Previously Posted by Pui Chee Chan

As a Program Manager at Vorsite Corp., I was recently asked to run this project. I pretty much walked away from the initial internal project briefing wondering how to translate “make it pretty”; “wow me!” etc. into user requirements. But, it’s my job to scope the requirements and see structure in “chaos” – should be a walk in the park, right?

Here are the facts:
– Two Excel Spreadsheets containing data pulled from different data source. Several hidden worksheets with columns performing vlookup/complex if-else statements to derive values for use in multiple pivot tables representing the data in different views

So, what’s the problem with using the Excel spreadsheets?

I like to approach problem using a scenario. So, picture this:

You are a new hire in the Marketing group. As a Business Unit Manager, You are responsible to track budget spend and keep management informed of how you spend the money. Because of the nature of the business, you have to collaborate with several other business units/external vendors to run a full marketing campaign. As a result, you distribute your budget among several individuals. So, you have a group of people who commit to spending X amount of your money but you have no visibility to the actual amount until the invoices go through the financial systems.
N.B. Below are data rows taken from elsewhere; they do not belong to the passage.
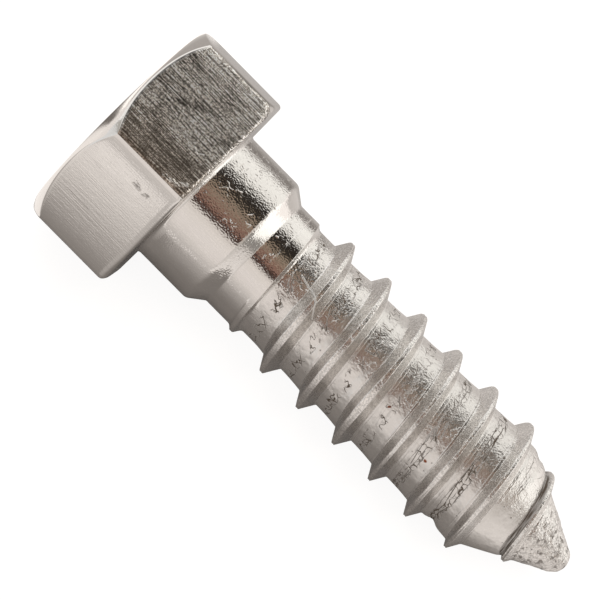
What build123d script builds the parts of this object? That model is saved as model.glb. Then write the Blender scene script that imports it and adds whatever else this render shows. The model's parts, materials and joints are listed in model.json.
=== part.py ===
from build123d import *
import os
from math import atan2, ceil, cos, degrees, pi, radians, sin, tan

# A hex lag bolt in steel: one piece, cold headed from wire, with a rolled wood thread and a pinched cone point.
#
# It is first built about the X axis, with X = 0 on the bearing face under the head, the head on the -X side,
# the point on the +X side and one flat of the head facing up (+Z). It is then laid down as it comes to rest on
# a table at Z = 0: on the lower flat's edge by the bearing face and on a crest of the thread. The origin ends
# up on the table, under the middle of its box. All sizes are in millimetres and degrees.

# Hex head
across_flats = 23.8
head_height = 10.7
chamfer_inset = 0.6         # from a flat to the round edge of the head's end face
chamfer_start_angle = 25.0  # slope of the rounded chamfer at the end face
chamfer_end_angle = 62.0    # its slope at the corners
chamfer_radius = 5.5        # radius of the rounded chamfer's section
edge_break = 0.2            # small chamfer around the bearing face
head_fillet = 0.5           # between the bearing face and the shank

# Shank, shoulder and neck
shank_dia = 15.7
shank_length = 6.7          # from the bearing face to the shoulder
shoulder_length = 1.65
neck_dia = 13.2
neck_length = 3.2
neck_end_length = 0.7       # cone between the neck and the root of the thread

# Thread, right-handed
root_dia = 12.4
crest_dia = 15.5
pitch = 5.0
flank_angle = 60.0          # between the two flanks of the ridge
crest_flat = 0.5
rise_length = 4.6           # the ridge grows out of the neck over this length
rise_before_neck_end = 1.4  # it leaves the neck's surface this far before the neck ends
fade_before_point = 0.9     # the crests start to come down this far before the point starts
fade_end_to_tip = 2.4       # they meet the point's surface this far from the tip
crest_place = 0.13          # a crest crosses the top line this share of a pitch past a whole number of them

# Point
under_head_length = 52.0    # from the bearing face to the tip
point_angle = 57.4
tip_radius = 1.4

# How the ridge is made
sections_per_turn = 16
sections_per_loft = 8       # half a turn at a time
root_overlap = 0.4          # the ridge's foot lies this deep in the core
ridge_overrun = 0.3         # the ridge goes on this far under the surface at each end

corner_radius = across_flats / 2 / cos(radians(30))
half_point = radians(point_angle / 2)
neck_start = shank_length + shoulder_length
neck_end = neck_start + neck_length
tip_centre = under_head_length - tip_radius
point_apex = tip_centre + tip_radius / sin(half_point)
point_start = point_apex - root_dia / 2 / tan(half_point)
rise_start = neck_end - rise_before_neck_end
fade_start = point_start - fade_before_point
fade_end = under_head_length - fade_end_to_tip


def revolved(profile):
    """A solid turned about the bolt's axis from a closed outline drawn in X and radius."""
    return revolve(make_face(profile), Axis.X)


def hex_head():
    """The hexagon, with its rounded chamfer at the end face and its edges broken at the bearing face."""
    hexagon = RegularPolygon(across_flats / 2, 6, major_radius=False)
    prism = extrude(Plane.YZ * hexagon, -head_height)
    bearing_face = prism.faces().sort_by(Axis.X)[-1]
    prism = chamfer(bearing_face.edges(), edge_break)

    end_face_radius = across_flats / 2 - chamfer_inset

    def on_chamfer(slope):
        turn, start = radians(slope), radians(chamfer_start_angle)
        return (
            -head_height + chamfer_radius * (cos(start) - cos(turn)),
            end_face_radius + chamfer_radius * (sin(turn) - sin(start)),
        )

    first = on_chamfer(chamfer_start_angle)
    middle = on_chamfer((chamfer_start_angle + chamfer_end_angle) / 2)
    last = on_chamfer(chamfer_end_angle)
    past_corner = 1.2 * corner_radius
    outside = (last[0] + (past_corner - last[1]) * tan(radians(chamfer_end_angle)), past_corner)
    profile = [
        Line((-head_height, 0), first),
        ThreePointArc(first, middle, last),
        Polyline(last, outside, (0, past_corner), (0, 0), (-head_height, 0)),
    ]
    return prism & revolved(profile)


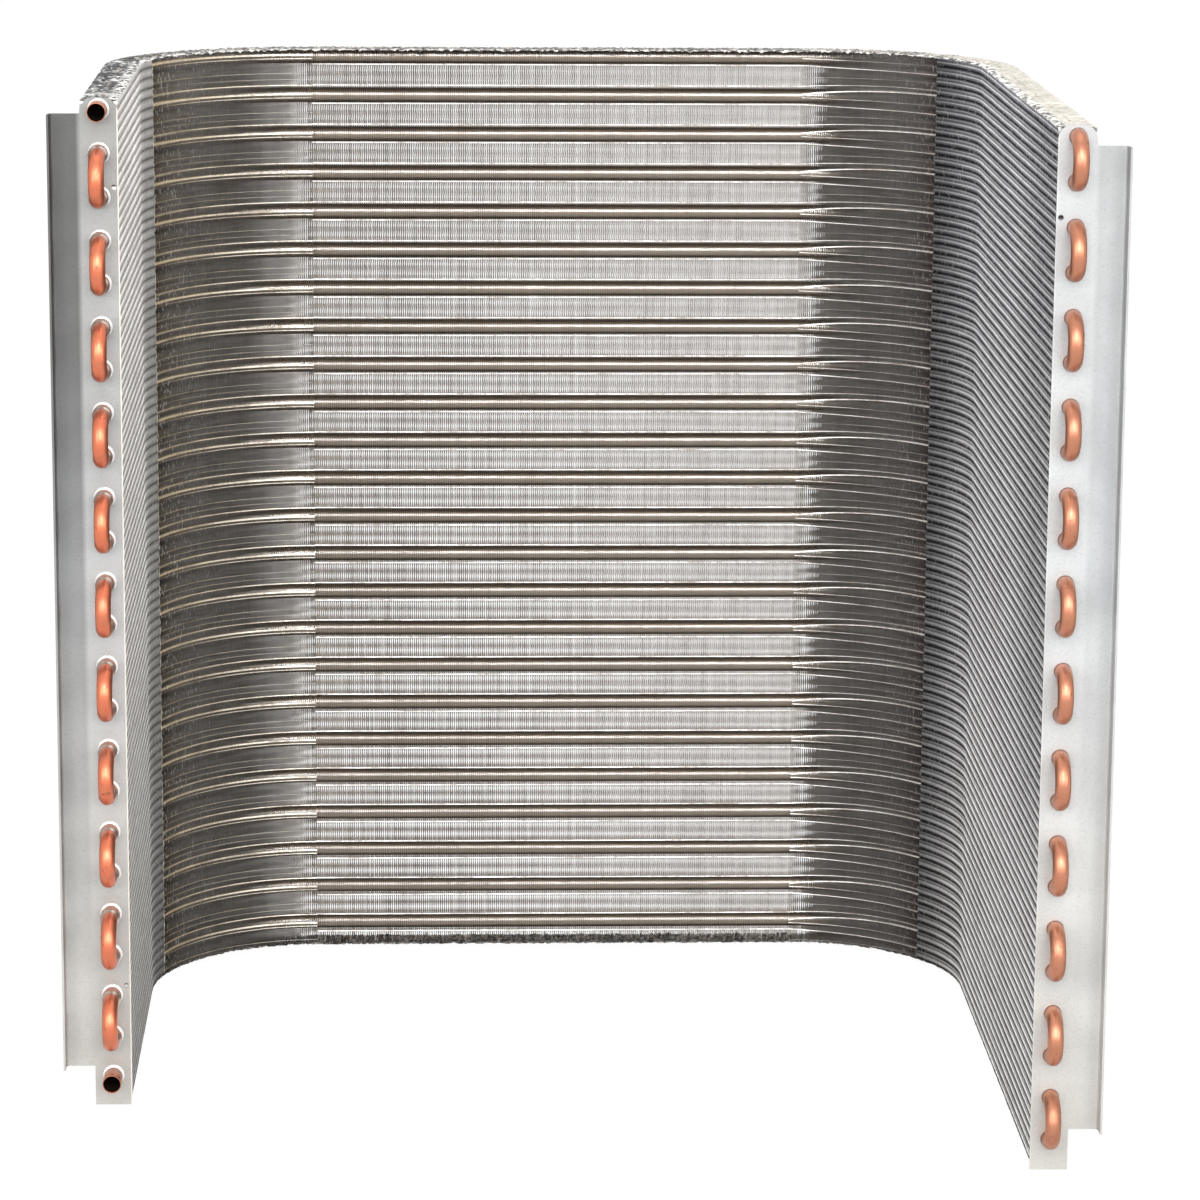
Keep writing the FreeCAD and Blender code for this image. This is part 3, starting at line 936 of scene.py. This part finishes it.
def make_fins(name, sizes, plan, material, seed):
    """The fins of one stretch, bowed in the middle of their depth but for the arms'."""
    start, end = plan.looks[name]
    count = int(round((end - start) / sizes.fin_pitch))
    run = start + (np.arange(count) + 0.5) * (end - start) / count
    place, heading, outward = plan.line(run)
    height = fin_heights(sizes, plan)
    chance = np.random.default_rng(seed)
    arm = "arm" in name
    ripple = sizes.ripple * (ARM_RIPPLE if arm else FAR_RIPPLE)
    loose = ARM_LOOSE if arm else FAR_LOOSE
    shift = fin_shift(run, height, sizes, ripple)
    columns = []
    half = sizes.depth / 2 - FIN_INSET
    across = (-1, 1) if arm else (-1, 0, 1)
    for side in across:
        slide = shift + edge_shift(run, height, plan, chance, loose)
        if side < 0:
            slide += damage(run, height, sizes)
        if side == 0:
            slide += sizes.bow
        flat = place[:, None, :] + outward[:, None, :] * half * side
        flat = flat + heading[:, None, :] * slide[:, :, None]
        tall = np.broadcast_to(height[None, :, None], (count, len(height), 1))
        columns.append(np.concatenate([flat, tall], axis=2))
    points = np.stack(columns, axis=2).reshape(-1, 3)
    each = len(height) * len(across)
    sheet = grid_faces(len(height), len(across), closed=False)
    faces = (sheet[None, :, :] + (np.arange(count) * each)[:, None, None]).reshape(-1, 4)
    tint = np.repeat(chance.random(count), each)
    share = np.repeat((run - start) / (end - start), each)
    depth = np.tile(np.array(across) * 0.5 + 0.5, count * len(height))
    marks = {"tint": tint, "share": share, "depth": depth}
    piece = add_piece("fins_" + name, points, faces, material, smooth=False, **marks)
    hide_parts("finned_tube_coil")


# The crushed edges: columns across, and how far their points slide and dip.
RIM_COLUMNS = 9
RIM_SLIDE = 0.35 * MM
RIM_DIP = 0.55 * MM
RIM_LEAST_DIP = 0.05 * MM
RIM_EDGE_DIP = 0.5 * MM


def make_rim(name, sizes, plan, material, seed, top):
    """The crushed edge over or under a stretch's fins, as one crumpled sheet."""
    start, end = plan.looks[name]
    count = int(round((end - start) / sizes.fin_pitch)) + 1
    chance = np.random.default_rng(seed)
    run = np.linspace(start, end, count)
    place, heading, outward = plan.line(np.clip(run, 0, plan.length))
    across = np.linspace(-1, 1, RIM_COLUMNS) * (sizes.depth / 2 - RIM_INSET)
    slide = chance.uniform(-RIM_SLIDE, RIM_SLIDE, (count, len(across)))
    slide[0] = 0.0
    slide[-1] = 0.0
    dip = np.abs(chance.normal(0, RIM_DIP, (count, len(across)))) + RIM_LEAST_DIP
    dip[:, 0] += RIM_EDGE_DIP
    dip[:, -1] += RIM_EDGE_DIP
    flat = place[:, None, :] + outward[:, None, :] * across[None, :, None]
    flat = flat + heading[:, None, :] * slide[:, :, None]
    level = plan.high - dip if top else plan.low + dip
    points = np.concatenate([flat, level[:, :, None]], axis=2).reshape(-1, 3)
    faces = grid_faces(count, len(across), closed=False)
    side_name = "top_rim_" if top else "low_rim_"
    edge = np.tile(np.linspace(-1, 1, len(across)), count)
    piece = add_piece(side_name + name, points, faces, material, smooth=False, across=edge)
    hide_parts("finned_tube_coil")


# The crest lines: stations along a stretch, the tilt of their face, how early they reach
# their last height, and how far they stay from the stack's ends.
CREST_STATIONS = 60
CREST_TILT = 0.3 * MM
CREST_EASE = 3
CREST_ROOM = 2 * MM


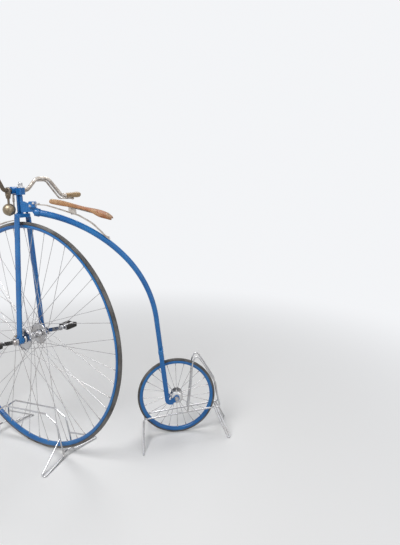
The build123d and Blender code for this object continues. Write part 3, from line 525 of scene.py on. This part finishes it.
class HIGHWHEELER_OT_finishes(bpy.types.Operator):
    """Make every finish and give it to the frame's own nodes"""

    bl_idname = "high_wheeler.finishes"
    bl_label = "Finishes"

    def execute(self, context):
        colours = context.scene.high_wheeler_colours
        FINISHES.update(
            paint=gloss_paint(colours),
            tyre=worn_rubber("tyre_rubber", colours.tyre, colours.tyre_worn, colours.dust),
            rubber=worn_rubber(
                "pedal_rubber", (0.022, 0.021, 0.020), (0.04, 0.038, 0.036), (0.09, 0.085, 0.08)
            ),
            spokes=metal("spoke_steel", colours.steel, colours.rust, 0.26, 0.25),
            steel=metal("bare_steel", colours.steel, colours.rust, 0.30, 0.5),
            nickel=metal("dull_nickel", colours.nickel, colours.nickel_stain, 0.30, 0.75),
            browned=metal("browned_nickel", colours.nickel_browned, colours.brass_stain, 0.36, 0.8),
            chrome=metal("bright_plate", colours.chrome, colours.nickel_stain, 0.10, 0.16, 0.03, 0.08),
            hub=metal("pale_plate", colours.chrome, colours.nickel_stain, 0.17, 0.28),
            shell=metal("hub_shell", colours.hub_shell, colours.nickel_stain, 0.22, 0.10),
            brass=metal("aged_brass", colours.brass, colours.brass_stain, 0.30, 0.7),
            wood=turned_wood(colours),
            leather=saddle_leather(colours),
        )
        finish_of_slot = {
            "blue_paint": "paint",
            "tyre_rubber": "tyre",
            "spoke_steel": "spokes",
            "dull_nickel": "nickel",
            "bright_plate": "chrome",
            "pale_plate": "hub",
            "black_rubber": "rubber",
            "aged_brass": "brass",
            "turned_wood": "wood",
            "tan_leather": "leather",
        }
        for row in frame["record"]["subparts"]:
            node = NODES[row["node"]]
            node.data.materials.clear()
            finish = finish_of_slot[row["material_slot"]]
            if row["node"] in ("handlebar_left", "bell_clamp"):
                finish = "browned"
            node.data.materials.append(FINISHES[finish])
        return {"FINISHED"}


class HIGHWHEELER_OT_front_wheel(bpy.types.Operator):
    """Add the nipples, spoke heads and hub fittings of the front wheel"""

    bl_idname = "high_wheeler.front_wheel"
    bl_label = "Front Wheel Fittings"

    def execute(self, context):
        sizes = context.scene.high_wheeler_sizes
        rim_radius = 0.614
        tangent_radius = 0.057
        reach = math.sqrt(rim_radius**2 - tangent_radius**2)
        wrap = math.acos(tangent_radius / rim_radius)
        rim_ends = []
        hub_ends = []
        rim_lateral = 0.003
        flange_lateral = 0.050
        flange_half = 0.002
        outer_lateral, inner_lateral = 0.0557, 0.0463
        spoke_sets = (
            # side, turning sense, first rim angle in degrees, face of the flange that holds the hub end
            (1, 1, 0.0, 1),
            (1, -1, 15.0, -1),
            (-1, 1, 7.5, 1),
            (-1, -1, 22.5, -1),
        )
        for side, sense, rim_angle, face in spoke_sets:
            lateral = outer_lateral if face > 0 else inner_lateral
            for index in range(SPOKES_PER_SET):
                angle = math.radians(rim_angle + index * SPOKE_STEP) - sense * wrap
                outward = Vector((math.cos(angle), 0, math.sin(angle)))
                sideways = Vector((-sense * outward.z, 0, sense * outward.x))
                foot = outward * tangent_radius + Vector((0, side * lateral, 0))
                along = sideways * reach + Vector((0, side * (rim_lateral - lateral), 0))
                tip = foot + along
                inward = -along.normalized()
                rim_ends.append(STEERED @ aim(tip + inward * sizes.nipple_length, along))
                hub_face = Vector((foot.x, side * (flange_lateral + face * flange_half), foot.z))
                hub_ends.append(STEERED @ aim(hub_face, (0, side * face, 0)))
        nipples = repeated("front_nipples", spoke_nipple(sizes, 0.62), rim_ends)
        finished(nipples, "front_wheel", "spokes")
        button = domed("button", 0.0042, 0.0034, 10)
        fitted("front_spoke_heads", button, hub_ends, "front_wheel", "hub")

        barrel_ring = turned(
            "barrel_ring",
            [(-0.010, 0.0204), (-0.008, 0.0222), (-0.004, 0.0222), (-0.002, 0.0210), (0.002, 0.0210),
             (0.004, 0.0222), (0.008, 0.0222), (0.010, 0.0204)],
            40,
        )
        softened(barrel_ring, 0.0005, 1)
        placed(barrel_ring, STEERED @ ALONG_AXLE)
        finished(barrel_ring, "front_wheel", "hub")

        crank_face = 0.1095
        caps = [STEERED @ aim((0, side * crank_face, 0), (0, side, 0)) for _, side in SIDES]
        cap = turned(
            "axle_cap",
            [(0, 0.0150), (0.002, 0.0150), (0.004, 0.0118), (0.0065, 0.0108), (0.0075, 0.0060)],
            28,
        )
        softened(cap, 0.0006)
        fitted("front_axle_caps", cap, caps, "front_wheel", "steel")

        cotters = []
        cotter_offset, crank_middle, cotter_head = 0.0125, 0.103, 0.0255
        for _, side in SIDES:
            angle = math.radians(CRANK_DEGREES[side])
            across = Vector((-math.sin(angle), 0, math.cos(angle)))
            inner = Vector((math.cos(angle), 0, math.sin(angle))) * cotter_offset
            middle = inner + Vector((0, side * crank_middle, 0))
            cotters.append(STEERED @ aim(middle - across * cotter_head, across))
        pin = turned(
            "cotter", [(0, 0.0030), (0.002, 0.0042), (0.040, 0.0046), (0.0405, 0.0070), (0.046, 0.0070)], 14
        )
        softened(pin, 0.0006)
        fitted("crank_cotters", pin, cotters, "front_wheel", "steel")
        return {"FINISHED"}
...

You quickly realize that you need to look at multiple systems to follow the money trail. The monthly meeting is tomorrow – where do you look? Jim, your analyst, said the latest Excel reports are stored in the shared network drive – access is open to all – can you trust the data? Where do you start? Over 10 campaigns and it’s already 2 in the morning. Do you even need to be concerned at all? Or maybe you can simply pray that forecast always equal actual in real life.

Don’t take me wrong. I love Excel. And I marvel at the complexity of these two reports. I just think that it should be easier when you need more information. Plus, nothing prevents me from tweaking the figures to my advantage. If everybody brings a different copy of the report to the meeting, how can decision makers gain true insights into business performance?